A “Snaker’s” Diary – Week One

The Glamorganshire Golf Club’s Winter Competition, “Snakes & Ladders” teed off on Sunday on the same day as the Cardiff Half-Marathon. Both Ladies’ and Men’s Captains, Justine Blunsden and Leon Reece were running for their joint charity, Cystic Fibrosis, and completed the course in creditable times. Leon even made it back in time for the speeches, but was reticent as to which Captain ran the faster time! A persistent drizzle looked as if it would make for a challenging morning, but, thankfully it cleared by 8:30 and the golf was played in excellent conditions.

My partner and I have a colossal combined handicap, which means that we get a shot for half of the handicap difference. This should mean that, theoretically, with judicious shot management, that we should prevail for most of our matches, particularly as my partner, Lennie is proud to point out that he is a former winner of the competition. Unfortunately, his boundless optimism did not take into account that I too have figured in despatches at the Snakes Supper, but, as a “Wooden Spoonist”. We approached Sunday with a degree of optimism, which was to be cruelly shattered after the first six holes!

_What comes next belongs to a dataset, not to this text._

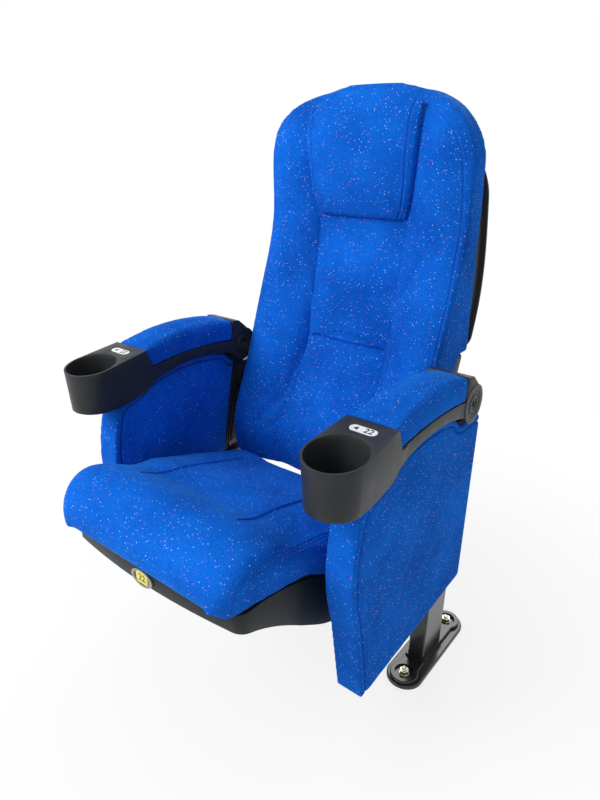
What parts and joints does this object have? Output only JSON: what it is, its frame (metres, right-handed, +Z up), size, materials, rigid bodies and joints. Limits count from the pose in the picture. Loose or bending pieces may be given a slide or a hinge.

Our opponents were Greg and Nick, who both hit the ball miles, but not necessarily in the right direction, and had to give us 12 shots! It all started so well! I drove off the 17th after Nick’s monster drive, but mine found the fairway, and Greg feeling his way into the match after a heavy night on Saturday duffed his shot from the semi-rough. We won that hole with a 5 and took the 18th with a 4 to go two up. That was as good as it got! Our opponents won the next two holes for all-square and we halved the 3rd. The 524 yard 4th proved to be a perfect example of the shot management and outrageously bad golf for which the Snakes is renowned.

The actual sequence of shots is not really important. Suffice to say that after both pairings approached the green via trees, rough, bushes, bunkers and better-looking fairways, that our 11 net 10 trumped their eleven!! Realising that they were in danger of being embarrassed, Greg and Nick began to hit the ball even further and, Nick, in particular, started putting to his handicap of 14. I had left the white towel required for such occasions in the car, and we were put out of our misery on the 13th losing 5 and 3.

Dave Hancock, our newly-installed Chief Snake gave an accomplished and animated inaugural address, using news from the course, visual aids, comedy, musical instruments and audience participation to engage his audience. It was good, it was funny and it was long, so, unfortunately, many had to leave before “Downton Abbey” was aired! Next week, Lenny and I are playing John and Wayne, and, again, we receive 12 shots. Lenny has decided to play bowls on Wednesday, instead of our usual round, reasoning that we were over-prepared last week, and that we should play our natural games. It does not bode well!